Provas e falta de transparência

A decisão judicial baseou-se em evidências anexadas pelo MPF, incluindo gravações de áudio e vídeo de reuniões realizadas no assentamento. Nesses registros, o gestor local do Incra admite abertamente a intenção de elevar a capacidade para 2 mil famílias e sugere uma "regularização em massa", o que, segundo o MPF, apresenta riscos à observância dos critérios legais de elegibilidade para a reforma agrária.

Um ponto central para a concessão da liminar foi a recusa do Incra em responder às requisições do MPF formuladas por ofício. O MPF buscava acesso ao processo administrativo da reestruturação e aos mapas atualizados, mas a autarquia manteve-se silente.

Decisão judicial

Na decisão, a Justiça classificou a recusa do Incra em fornecer informações como uma "extravagância ímpar" e "inadmissível", ressaltando que o poder de requisição do MPF é garantido pela Constituição. A Justiça Federal destacou que qualquer modificação nos parâmetros de ocupação sob sigilo oposto ao órgão ministerial fere a legalidade.

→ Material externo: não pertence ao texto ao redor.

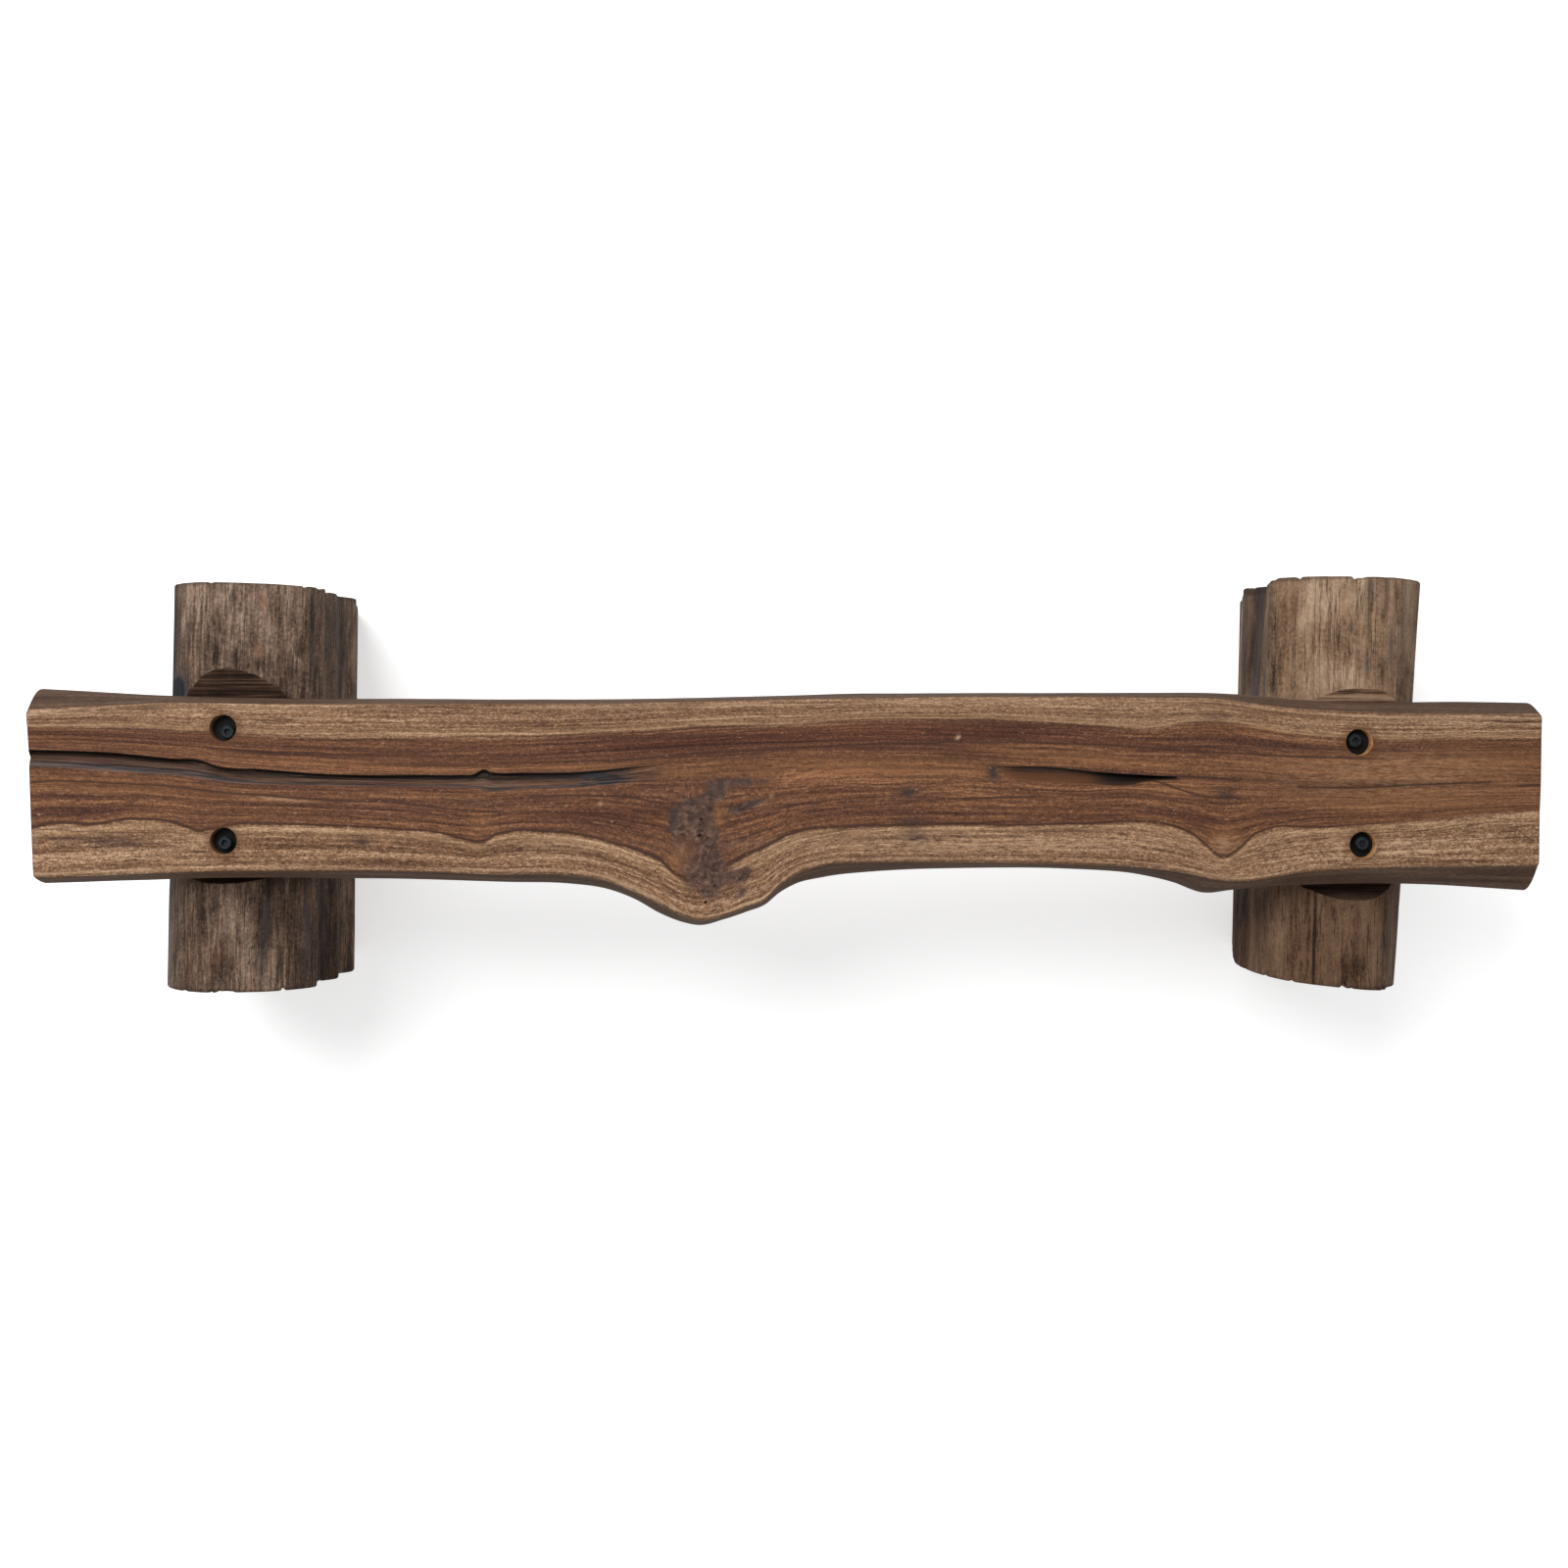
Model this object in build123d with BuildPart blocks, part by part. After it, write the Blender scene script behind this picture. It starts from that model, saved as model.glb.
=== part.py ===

A liminar impõe as seguintes determinações:

  • Prestação de informações: o Incra e seu gestor em Altamira têm o prazo de cinco dias úteis para responder ao ofício do MPF, sob pena de multa diária de R$ 1 mil para a autarquia e R$ 500 para o chefe da unidade local.
  • Suspensão de atos: os réus devem se abster de qualquer ato que altere a capacidade do PA Lajes ou inclua novos beneficiários até nova deliberação judicial. O descumprimento acarretará multa de R$ 100 mil por ato, com possibilidade de afastamento preventivo dos servidores envolvidos.

Contexto de inércia institucional

A ação do MPF insere o caso do PA Lajes em um cenário mais amplo de "crise estrutural" e "inércia institucional" do Incra no Oeste do Pará. O órgão cita a redução de pelo menos 70% no quadro de pessoal desde 2008, restando apenas 59 servidores para gerir quase 15 milhões de hectares e 250 áreas, entre assentamentos, territórios quilombolas e unidades de conservação com participação do Incra, considerando o último levantamento realizado.

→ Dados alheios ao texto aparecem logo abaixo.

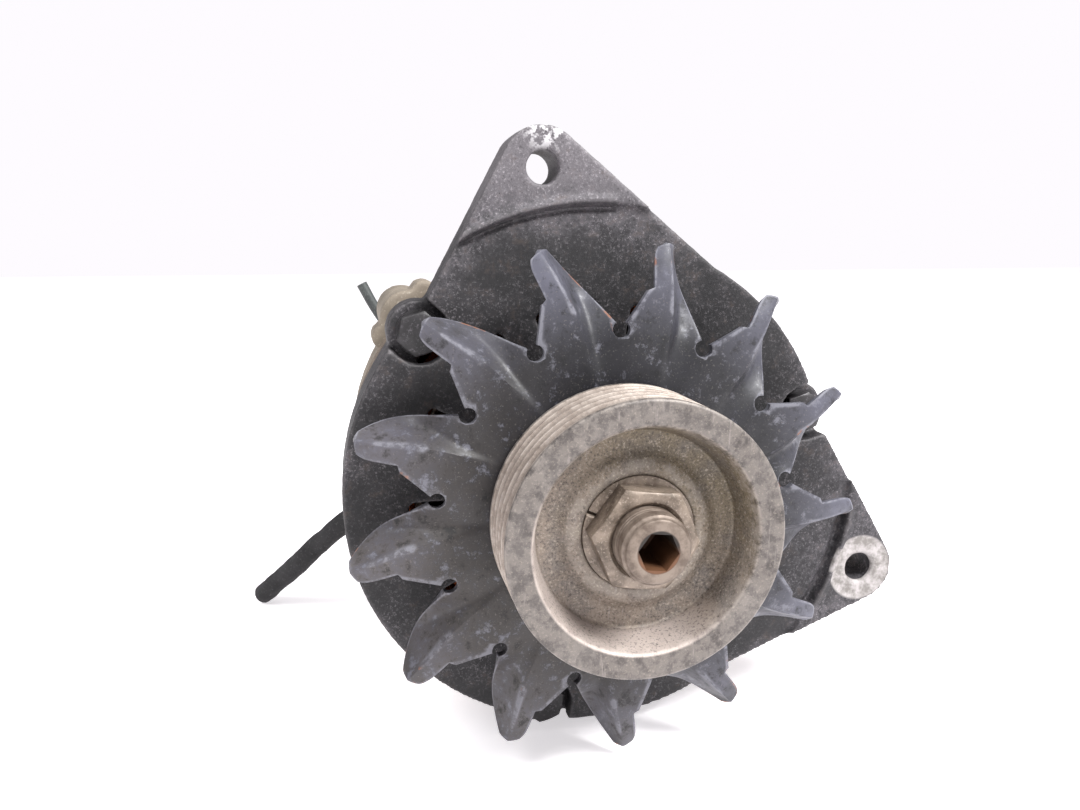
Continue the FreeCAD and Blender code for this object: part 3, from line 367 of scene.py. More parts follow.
def from_shaft(finish, place):
    """Distance from the shaft's axis in metres."""
    flat = add(finish, "VectorMath", {"operation": "MULTIPLY", 1: (1, 0, 1)}, {0: place})
    return add(finish, "VectorMath", {"operation": "LENGTH"}, {0: flat.outputs[0]}).outputs["Value"]


def product(finish, first, second):
    """Multiplies two shares, so that both have to be there."""
    return add(finish, "Math", {"operation": "MULTIPLY"}, {0: first, 1: second}).outputs[0]


pulley_steel, shader = new_finish("dusty_turned_steel", 0.55, 0.35)
place = add(pulley_steel, "TexCoord").outputs["Object"]
radius = from_shaft(pulley_steel, place)
cloud = noise_at(pulley_steel, place, 85.0, 8.0, 0.7)
fine = noise_at(pulley_steel, place, 1700.0, 3.0, 0.75)
blotch = noise_at(pulley_steel, place, 300.0, 5.0, 0.7)
patches = ramp(pulley_steel, cloud, 0.38, 0.62)
base = blend(pulley_steel, patches, "#5c5754", "#433e3c")
stains = ramp(pulley_steel, blotch, 0.48, 0.68, high=0.6)
stained = blend(pulley_steel, stains, base, "#38332f")
# The belt keeps the crests bright, and dirt stays in the roots between them. Light and shade are painted
# here too: a painted highlight on the crests and painted shade in the roots.
crests = ramp(pulley_steel, radius, 0.0295, 0.0319)
rib_wear_and_painted_light = blend(pulley_steel, crests, "#2e2825", "#8f8278")
along = add(pulley_steel, "SeparateXYZ", links={0: place})
from_middle = add(pulley_steel, "Math", {"operation": "ABSOLUTE"}, {0: along.outputs[1]})
belt_room = ramp(pulley_steel, from_middle.outputs[0], 0.0094, 0.0090, high=0.75)
outside = ramp(pulley_steel, radius, 0.0286, 0.0288)
on_ribs = product(pulley_steel, belt_room, outside)
ribbed = blend(pulley_steel, on_ribs, stained, rib_wear_and_painted_light)
# Sandy dust lies in the cup, the room inside a radius of 26 mm. Towards the top and right the dust turns
# darker and greener, which is oily dirt together with painted shade.
in_cup = ramp(pulley_steel, radius, 0.0264, 0.0254)
upward = add(pulley_steel, "VectorMath", {"operation": "DOT_PRODUCT", 1: (0.6, 0, 0.8)}, {0: place})
grime_and_painted_shade = ramp(pulley_steel, upward.outputs["Value"], -0.004, 0.019)
dust_and_shade_colour = blend(pulley_steel, grime_and_painted_shade, "#7d7166", "#665b49")
dust = ramp(pulley_steel, cloud, 0.30, 0.56, high=0.9)
dust_here = product(pulley_steel, in_cup, dust)
dusty = blend(pulley_steel, dust_here, ribbed, dust_and_shade_colour)
near_hub = ramp(pulley_steel, radius, 0.021, 0.0145, high=0.7)
oil = ramp(pulley_steel, blotch, 0.45, 0.6)
oil_here = product(pulley_steel, near_hub, oil)
oiled = blend(pulley_steel, oil_here, dusty, "#4b4335")
# Painted highlight: the cup's wall is made pale on the lower left, where light falls on it.
on_wall = ramp(pulley_steel, radius, 0.0235, 0.0240, high=0.9)
inside_rim = ramp(pulley_steel, radius, 0.0266, 0.0262)
lower_left = ramp(pulley_steel, upward.outputs["Value"], -0.002, -0.014)
wall_here = product(pulley_steel, on_wall, inside_rim)
lit_wall_share = product(pulley_steel, wall_here, lower_left)
lit_wall_colour = blend(pulley_steel, lit_wall_share, oiled, "#9c918b")
# Grains of dirt, dark and pale, each a fraction of a millimetre.
sand = ramp(pulley_steel, radius, 0.0264, 0.0254, 0.3, 0.8)
dark_grains = ramp(pulley_steel, fine, 0.54, 0.66)
specks = product(pulley_steel, dark_grains, sand)
specked = blend(pulley_steel, specks, lit_wall_colour, "#332e2a")
pale_grains = ramp(pulley_steel, fine, 0.44, 0.34)
crumbs = product(pulley_steel, pale_grains, sand)
crumbed = blend(pulley_steel, crumbs, specked, "#948a7e")
# The belt and knocks keep the crests and rims bare.
edge = add(pulley_steel, "NewGeometry").outputs["Pointiness"]
rubbed = ramp(pulley_steel, edge, 0.505, 0.56, high=0.9)
chipped = ramp(pulley_steel, blotch, 0.42, 0.56)
rubbed_here = product(pulley_steel, rubbed, chipped)
nicked = blend(pulley_steel, rubbed_here, crumbed, "#c4bab1")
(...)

Documentos do processo mencionam precedentes judiciais na mesma região, como os casos do Projeto de Desenvolvimento Sustentável (PDS) Virola Jatobá e do PA Itatá, onde a autarquia já havia sido penalizada por descumprimento de ordens judiciais e abandono processual.

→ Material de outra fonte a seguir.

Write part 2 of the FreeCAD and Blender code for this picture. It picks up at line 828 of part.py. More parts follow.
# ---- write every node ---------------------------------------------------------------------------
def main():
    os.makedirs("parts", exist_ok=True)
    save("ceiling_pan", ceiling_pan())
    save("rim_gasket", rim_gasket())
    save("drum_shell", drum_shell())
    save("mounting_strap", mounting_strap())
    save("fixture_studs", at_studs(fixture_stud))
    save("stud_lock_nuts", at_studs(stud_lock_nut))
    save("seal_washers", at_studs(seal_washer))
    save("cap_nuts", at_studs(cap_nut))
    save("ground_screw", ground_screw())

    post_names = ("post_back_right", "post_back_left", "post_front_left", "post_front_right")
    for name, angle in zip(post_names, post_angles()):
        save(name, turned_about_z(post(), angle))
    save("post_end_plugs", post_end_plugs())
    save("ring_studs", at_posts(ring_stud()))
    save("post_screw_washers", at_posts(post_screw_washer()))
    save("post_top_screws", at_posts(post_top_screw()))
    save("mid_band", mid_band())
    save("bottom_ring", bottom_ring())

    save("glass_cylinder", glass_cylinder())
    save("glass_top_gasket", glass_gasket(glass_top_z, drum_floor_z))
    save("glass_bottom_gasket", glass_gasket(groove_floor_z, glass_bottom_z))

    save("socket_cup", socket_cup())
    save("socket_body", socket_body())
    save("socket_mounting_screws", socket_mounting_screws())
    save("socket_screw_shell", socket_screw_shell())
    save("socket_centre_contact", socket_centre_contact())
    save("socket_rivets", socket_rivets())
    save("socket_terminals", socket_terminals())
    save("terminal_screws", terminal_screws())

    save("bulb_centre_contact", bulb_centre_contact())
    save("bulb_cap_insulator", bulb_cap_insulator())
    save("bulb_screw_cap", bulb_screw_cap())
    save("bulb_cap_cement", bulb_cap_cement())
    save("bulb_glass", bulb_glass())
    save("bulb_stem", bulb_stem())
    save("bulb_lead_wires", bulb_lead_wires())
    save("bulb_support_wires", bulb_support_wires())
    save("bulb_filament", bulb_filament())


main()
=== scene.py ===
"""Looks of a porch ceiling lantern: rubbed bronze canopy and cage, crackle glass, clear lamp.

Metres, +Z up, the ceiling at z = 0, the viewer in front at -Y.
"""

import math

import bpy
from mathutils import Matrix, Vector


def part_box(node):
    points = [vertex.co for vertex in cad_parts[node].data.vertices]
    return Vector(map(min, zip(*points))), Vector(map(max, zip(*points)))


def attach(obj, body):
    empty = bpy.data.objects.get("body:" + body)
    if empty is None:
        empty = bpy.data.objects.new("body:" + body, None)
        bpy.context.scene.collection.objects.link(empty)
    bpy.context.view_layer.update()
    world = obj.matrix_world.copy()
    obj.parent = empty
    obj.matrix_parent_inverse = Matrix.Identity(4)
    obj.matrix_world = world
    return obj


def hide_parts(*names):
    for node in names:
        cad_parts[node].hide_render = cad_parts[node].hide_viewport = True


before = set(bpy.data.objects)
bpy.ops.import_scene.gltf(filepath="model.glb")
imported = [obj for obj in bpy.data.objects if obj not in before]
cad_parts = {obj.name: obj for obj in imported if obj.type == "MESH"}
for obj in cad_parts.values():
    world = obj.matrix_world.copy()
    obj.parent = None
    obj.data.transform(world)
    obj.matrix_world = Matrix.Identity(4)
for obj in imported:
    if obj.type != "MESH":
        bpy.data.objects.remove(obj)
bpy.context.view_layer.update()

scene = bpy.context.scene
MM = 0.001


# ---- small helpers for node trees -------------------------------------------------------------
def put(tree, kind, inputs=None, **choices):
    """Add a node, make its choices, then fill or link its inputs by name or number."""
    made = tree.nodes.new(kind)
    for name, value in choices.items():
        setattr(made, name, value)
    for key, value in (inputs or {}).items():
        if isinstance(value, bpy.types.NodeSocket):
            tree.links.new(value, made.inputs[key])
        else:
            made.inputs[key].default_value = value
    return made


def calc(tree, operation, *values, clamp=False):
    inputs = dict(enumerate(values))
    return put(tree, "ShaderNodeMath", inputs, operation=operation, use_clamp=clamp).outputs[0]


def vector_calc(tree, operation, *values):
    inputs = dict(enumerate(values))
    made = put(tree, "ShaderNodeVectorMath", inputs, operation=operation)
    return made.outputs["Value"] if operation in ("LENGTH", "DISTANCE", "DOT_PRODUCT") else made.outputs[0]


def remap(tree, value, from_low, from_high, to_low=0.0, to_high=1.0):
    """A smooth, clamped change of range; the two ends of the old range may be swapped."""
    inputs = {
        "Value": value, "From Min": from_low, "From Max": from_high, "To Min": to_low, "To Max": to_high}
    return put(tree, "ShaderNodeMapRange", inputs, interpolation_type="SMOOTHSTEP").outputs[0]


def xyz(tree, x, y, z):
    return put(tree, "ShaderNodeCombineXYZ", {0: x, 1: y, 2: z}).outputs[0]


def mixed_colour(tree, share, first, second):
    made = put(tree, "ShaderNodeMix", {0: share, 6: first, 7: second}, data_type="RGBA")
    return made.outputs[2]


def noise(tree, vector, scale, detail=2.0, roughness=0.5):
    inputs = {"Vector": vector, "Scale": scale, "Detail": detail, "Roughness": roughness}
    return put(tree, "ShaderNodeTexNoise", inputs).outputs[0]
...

No caso vizinho do PA Itatá, surgiram denúncias de "venda de prioridade" na fila da reforma agrária condicionada ao pagamento privado de georreferenciamento, modus operandi que o MPF teme estar sendo replicado no PA Lajes.

Foi determinada a citação dos réus para uma audiência de conciliação, com a presença de um representante da Corregedoria do Incra.